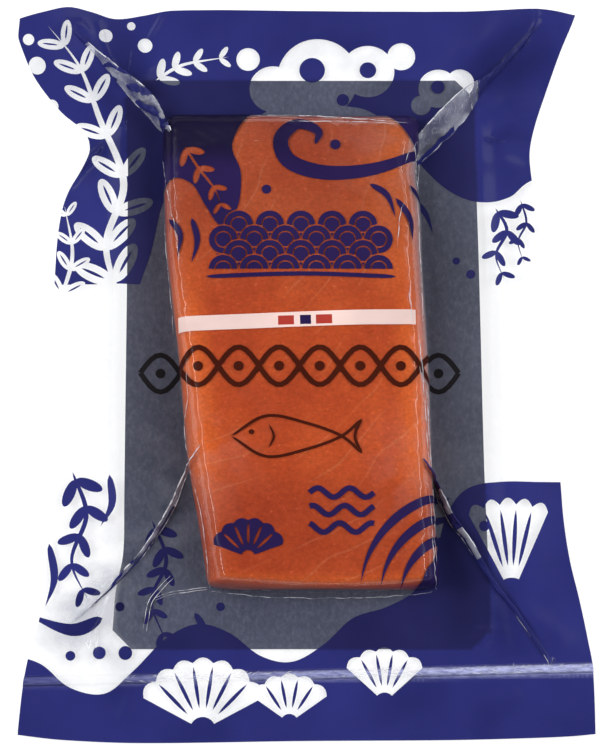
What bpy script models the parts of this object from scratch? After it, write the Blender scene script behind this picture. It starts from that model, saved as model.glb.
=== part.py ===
"""A vacuum pack of smoked salmon, lying on its back.

A piece of salmon lies on a slate-grey board, and both are sealed in a clear pouch. The film is drawn
tight over them, so the shut pack is one solid: the block of fish, the board that curls up along its
long edges, the flat flange where the two films touch, the bead of the seal and four corner folds.

The frame: +Z up, +Y towards the top of the print, the origin under the middle of the pouch.
Lengths are in metres, written as millimetres times MM.
"""
import math

import bmesh
import bpy
from mathutils import Vector

MM = 0.001

# The pouch, a stock bag of about 200 by 260 mm
POUCH_TOP = 130.0 * MM
POUCH_BOTTOM = -130.0 * MM
FLANGE_THICKNESS = 0.8 * MM
FLANGE_MID = 0.9 * MM

# The board
BOARD_THICKNESS = 1.6 * MM
BOARD_TOP = 104.2 * MM
BOARD_BOTTOM = -98.8 * MM
BOARD_CHAMFER = 6.5 * MM
BOARD_CURL = 4.5 * MM
CURL_STARTS = 36.0 * MM
CURL_MIDDLE = 15.0 * MM
CURL_REACH = 105.0 * MM
DRAPE = 2.8 * MM

# The piece of salmon
SALMON_THICKNESS = 19.5 * MM
SALMON_CROWN = 0.9 * MM
SALMON_TOP = 90.0 * MM
SALMON_BOTTOM = -79.6 * MM
SALMON_BOTTOM_BOW = 2.2 * MM
SIDE_RUN = 8.0 * MM
BOTTOM_RUN = 4.0 * MM
TOP_RUN = 17.0 * MM
SHOULDER_POWER = 2.0
CORNER_POWER = 4.0
FILLET = 0.9 * MM

# The bead of the bottom seal
BEAD_Y = -107.5 * MM
BEAD_SLOPE = 0.024
BEAD_WIDTH = 3.4 * MM
BEAD_HEIGHT = 1.3 * MM

# How far each corner of the flange lifts, as (x, y, height, radius)
CORNER_LIFTS = [
    (-98 * MM, 124 * MM, 9.0 * MM, 26 * MM),
    (94 * MM, 124 * MM, 5.0 * MM, 24 * MM),
    (98 * MM, -112 * MM, 2.0 * MM, 24 * MM),
    (-94 * MM, -110 * MM, 1.5 * MM, 24 * MM),
]

# Edges seen from above. Sides are (y, x) and ends are (x, y), in millimetres.
POUCH_LEFT = [(-129, -97.9), (-112, -96.4), (-100, -94.3), (-88, -91), (-74, -89.3), (-50, -88.5),
              (0, -88), (42, -86.7), (56, -85), (64, -82.3), (73, -77.1), (79, -75.3), (85, -77.4),
              (92, -85.6), (105, -95.6), (119, -100.4), (130, -100.2)]
POUCH_RIGHT = [(-129, 101.8), (-105, 101.2), (-96, 99.8), (-82, 97.1), (-68, 93.9), (-54, 91.9),
               (-40, 90.9), (-10, 88.4), (30, 85.4), (44, 85.3), (60, 83.2), (76, 81.5), (86, 83.2),
               (100, 87.8), (120, 94.9), (130, 98.2)]
POUCH_TOP_WAVE = [(-101.8, -6), (-92, -2.8), (-83, -0.3), (-75, -1.6), (-67, -3.6), (-57, -2.1),
                  (-46, 0), (0, -0.1), (60, -0.4), (86, -0.5), (98, -3)]
POUCH_BOTTOM_WAVE = [(-98, 1.8), (-83, 0.1), (-56, -1), (0, -0.3), (50, 0), (76, 0.6), (93, 1.3),
                     (102, 2.1)]
BOARD_LEFT = [(-92, -65.7), (-78, -64.6), (-66, -62.2), (-50, -61.9), (70, -61.7), (100, -63)]
BOARD_RIGHT = [(-92, 65.9), (-73, 65.6), (-34, 64.2), (42, 62.9), (90, 61.9), (100, 62)]
SALMON_LEFT = [(-77, -32.7), (-60, -35.3), (-40, -38.8), (-26, -40.7), (3, -43.3), (28, -46.3),
               (46, -48.2), (90, -49.4)]
SALMON_RIGHT = [(-78, 48.4), (-60, 47.4), (-40, 46.2), (3, 44.8), (38, 42.9), (58, 42.3), (68, 41),
                (78, 42), (90, 43.6)]

# Each fold is a web of film: (root x, root y, edge x, edge y, edge height over the root film)
FOLDS = {
    "top_right": [(38, 70, 36, 71.5, 0.4), (43.5, 74.5, 39.5, 79, 9), (50, 80.5, 46.5, 87.5, 9.5),
                  (56, 86.5, 54, 95.5, 8), (61, 93, 60, 101, 5), (66, 101, 66.4, 105, 3),
                  (76, 112, 76, 113.6, 1.6), (84, 122.5, 84, 123, 0.6)],
    "top_left": [(-46, 81, -45.5, 81.5, 0.4), (-51, 86.5, -48.5, 89, 8.5), (-57, 93, -53, 97, 8),
                 (-65, 102, -60.5, 104, 5.5), (-73, 112, -70.5, 112, 3), (-81, 120, -80.5, 120.5, 0.6)],
    "bottom_left": [(-35, -29, -34.5, -29.5, 0.4), (-39.5, -37, -40.5, -37.5, 5),
                    (-45, -51, -47, -51.5, 5), (-54, -65, -55.6, -64.5, 3.4),
                    (-63, -75, -64, -74.2, 2), (-72, -83.5, -72.5, -83, 1.2),
                    (-80, -90, -80, -89.5, 0.5)],
    "bottom_right": [(42.5, -34, 42, -34, 0.4), (46.5, -41, 47.3, -40.6, 5), (51, -53, 53, -52.2, 4.8),
                     (58, -63, 59.8, -62, 3.6), (66, -76, 67.2, -75, 2.2), (75, -87, 75.8, -86.2, 1.4),
                     (84, -101, 84.5, -100.5, 0.5)],
}
FOLD_HALF_THICKNESS = 0.45 * MM
FOLD_SINK = 0.35 * MM
FOLD_STEPS = 3

# How each stretch of the mesh is divided: fractions of a stretch, from its first edge to its second
WALL_STEPS = (0.0, 0.04, 0.14, 0.32, 0.6, 1.0)
FLANGE_STEPS = (0.0, 0.34, 0.67)
BOARD_STEPS = (0.3, 0.65)
MIDDLE_COLUMNS = 8
MIDDLE_ROWS = 15

NAVY_INK = "#2D3070"


def linear_colour(code):
    """Turn an sRGB hex colour into Blender's linear RGBA."""
    parts = [int(code[i:i + 2], 16) / 255 for i in (1, 3, 5)]
    return [c / 12.92 if c <= 0.04045 else ((c + 0.055) / 1.055) ** 2.4 for c in parts] + [1.0]


def smooth_step(value, start, end):
    """Rise from 0 at start to 1 at end without a kink."""
    t = min(max((value - start) / (end - start), 0.0), 1.0)
    return t * t * (3 - 2 * t)


def smooth_max(a, b, width):
    """The larger of two heights, with a fillet about as wide as width where they meet."""
    h = max(width - abs(a - b), 0.0) / width
    return max(a, b) + h * h * width / 4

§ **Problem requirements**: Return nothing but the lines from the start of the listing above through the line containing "DRAPE = 2.8 * MM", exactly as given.

§ **Solution for this exercise**:
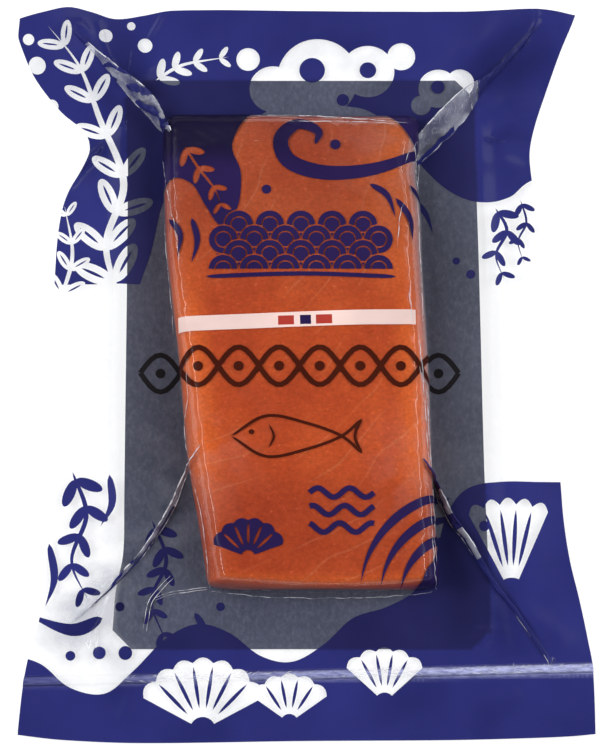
What bpy script models the parts of this object from scratch? After it, write the Blender scene script behind this picture. It starts from that model, saved as model.glb.
=== part.py ===
"""A vacuum pack of smoked salmon, lying on its back.

A piece of salmon lies on a slate-grey board, and both are sealed in a clear pouch. The film is drawn
tight over them, so the shut pack is one solid: the block of fish, the board that curls up along its
long edges, the flat flange where the two films touch, the bead of the seal and four corner folds.

The frame: +Z up, +Y towards the top of the print, the origin under the middle of the pouch.
Lengths are in metres, written as millimetres times MM.
"""
import math

import bmesh
import bpy
from mathutils import Vector

MM = 0.001

# The pouch, a stock bag of about 200 by 260 mm
POUCH_TOP = 130.0 * MM
POUCH_BOTTOM = -130.0 * MM
FLANGE_THICKNESS = 0.8 * MM
FLANGE_MID = 0.9 * MM

# The board
BOARD_THICKNESS = 1.6 * MM
BOARD_TOP = 104.2 * MM
BOARD_BOTTOM = -98.8 * MM
BOARD_CHAMFER = 6.5 * MM
BOARD_CURL = 4.5 * MM
CURL_STARTS = 36.0 * MM
CURL_MIDDLE = 15.0 * MM
CURL_REACH = 105.0 * MM
DRAPE = 2.8 * MM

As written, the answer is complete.